My memory is like mating flypaper with a sieve.  It is the weirdest and not always the most useful things that stick.  Hence the “Fountain of Useless Knowledge” moniker.

After we moved from Denmark to the USA, my father would from time to time call and ask some silly question that he could just as well have looked up in his 36 volume real encyclopedia.  (He never got into that you could just as easily use Google.)  In retrospect, I realized that this was just an excuse to call.

Based on Jungian psychology, the work of the late Debbie Ford refers to our light shadow; the parts of our potential we haven’t (yet) taken full ownership to while we really admire them when we see them in other people.  (Ford’s work is carried on by Pernille Melsted, from whom I have learned so much.)

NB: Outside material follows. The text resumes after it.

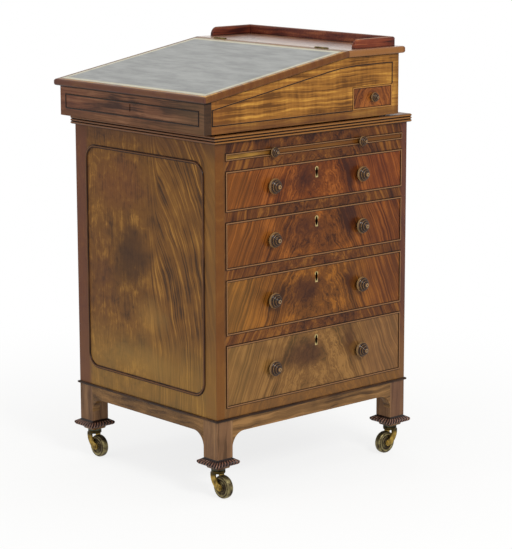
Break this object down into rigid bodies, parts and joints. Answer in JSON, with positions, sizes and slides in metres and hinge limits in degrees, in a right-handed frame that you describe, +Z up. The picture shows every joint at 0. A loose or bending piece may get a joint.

In families, members are often “assigned” roles.  Like I was being the person who “remembers things”.  I remember things that my older sister has long forgotten.  Perhaps her role was to “be responsible” but not to “remember things”?  In the shadow vernacular, good memory would be in her light shadow, being responsible would be in mine.

One of the problems with these roles would be more apparent if I were totally irresponsible or my sister couldn’t remember anything.  Fortunately, it is not as bad as that.  But every time I try to step into my full self, there is this little voice that says that I don’t want to compete with my sister.  For her, there are similar feelings that if she does this or that, she competes with me.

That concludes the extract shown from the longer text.